European youth turn against immigration

Opinions of young Europeans appear to be hardening toward immigration.  Ask them about their lives and talk quickly turns to the challenge of finding jobs and the threat of Europe being overrun by migrants.

In Hungary, Kitti, a 28-year-old sports teacher and mother of an eight-year-old girl, says, “I went to the main railway station in the summer to help migrants.”  But since then her heart has hardened.

“I think we need to stop them coming, they think differently from us, especially when it comes to women.”

She cites the notorious drunken gang assaults on women in Germany’s Cologne and Hamburg during the New Year festivities.  She describes herself as a progressive in politics, but backs Hungary’s controversial prime minister, Viktor Orbán, in his demand that Europe staunch the flow of refugees and migrants.

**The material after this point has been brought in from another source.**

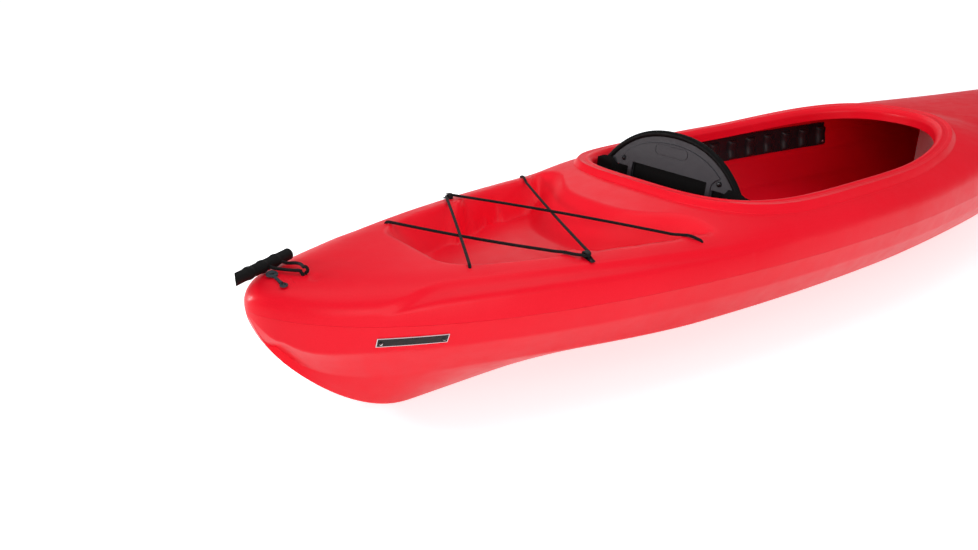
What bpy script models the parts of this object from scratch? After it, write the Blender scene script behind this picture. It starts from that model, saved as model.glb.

To the north of Hungary, anti-migrant protesters in Poland took to the streets Sunday to echo Kitti’s fears.  The protesters at Gora Kalwaria, 30 kilometers south of Warsaw, said they feared for women and children after the New Year’s Eve sex attacks in Germany.

Others complained migrants would not be able to integrate because of different traditions.

A radical proposal to put a fence around Greece, cutting it off  from the rest of the European Union to curb the flood of migrants, is gaining traction among the continent’s political elites and will be at the forefront of what are likely to be contentious talks Monday between European interior ministers in Amsterdam.

First voiced by Orbán months ago, to widespread disapproval by other EU leaders, the proposal would exclude Greece from the border-free Schengen zone, temporarily isolating the main European transit country for war refugees from the Middle East and mainly economic migrants from sub-Saharan Africa.

Ring-fencing proposal

After months of failed bids to curb the flow into Europe, more than a million refugees and migrants from countries such as Syria, Iraq and Afghanistan arrived in Europe last year, domestic political pressure is growing to find a solution.  Greek leaders say the proposal would turn their country into a refugee “black box.”

But German officials say Chancellor Angela Merkel, the architect last summer of a “welcome culture” for refugees, is now prepared to back the ring-fencing proposal.  German officials say some order has to be brought to the chaos of the biggest movement of people to impact Europe since the Second World War.

“It may deter Syrian refugees from setting off from Turkey in the first place,” a German official told VOA.  Merkel has come under unprecedented criticism from political allies for her refusal to cap the number of asylum-seekers Germany will admit.

The readiness of Berlin to endorse the ring-fencing idea is testimony to the scale of the crisis.

The plan envisages Macedonia, a non-EU country, receiving policemen, technical equipment and money from EU countries to help close its border with Greece, was formally proposed last week by Slovenia’s Miroslav Cerar in a letter to EU counterparts.  The guiding tactical hand behind it, though, is Orbán’s say EU officials.

Orbán says only a fence erected on the Macedonian and Bulgarian borders with Greece to stop the inflow of migrants into Europe would have a chance of saving visa-free travel within the EU.

“If we cannot secure the outer border [of the EU], regardless of how costly or demanding that is, we will destroy the Schengen regime by ourselves,” Orbán said.

The Schengen zone is made up of 26 European countries that allow visa-free travel across their joint borders.  Until the migrant crisis this summer there were no passport or immigration checks on any of the joint borders, but since the summer a handful of Central European and Nordic countries have erected fences and imposed passport checks, at least on borders that asylum-seekers are crossing.

Hardline anti-migrant stance

Hungary led the way in July, erecting a 175 kilometer steel and razor-wire fence along its wooded border with Serbia after more than 80,000 migrants crossed into the country.

The fence drew the ire of migrant rights groups, the U.N. refugee agency and the European Commission, but Orbán has linked unmanaged immigration to jihadist terrorism and insists border security is a national obligation.  His stand is popular in his home country, polls show about two-thirds of Hungarians see immigration as a national security threat.

Orbán’s hardline anti-migrant stance has earned his governing Fidesz party a rising share of support in opinion polls, at the expense of the more right wing Jobbik party.

And with like-minded leaders in Poland, where the Law and Justice party swept to electoral victory in November, Slovakia and Slovenia, which have announced new moves to bar migrants apart from those planning to move on to Austria and Germany, the Hungarian leader appears to be shaping a bloc within the EU that appears likely to wield increasing clout.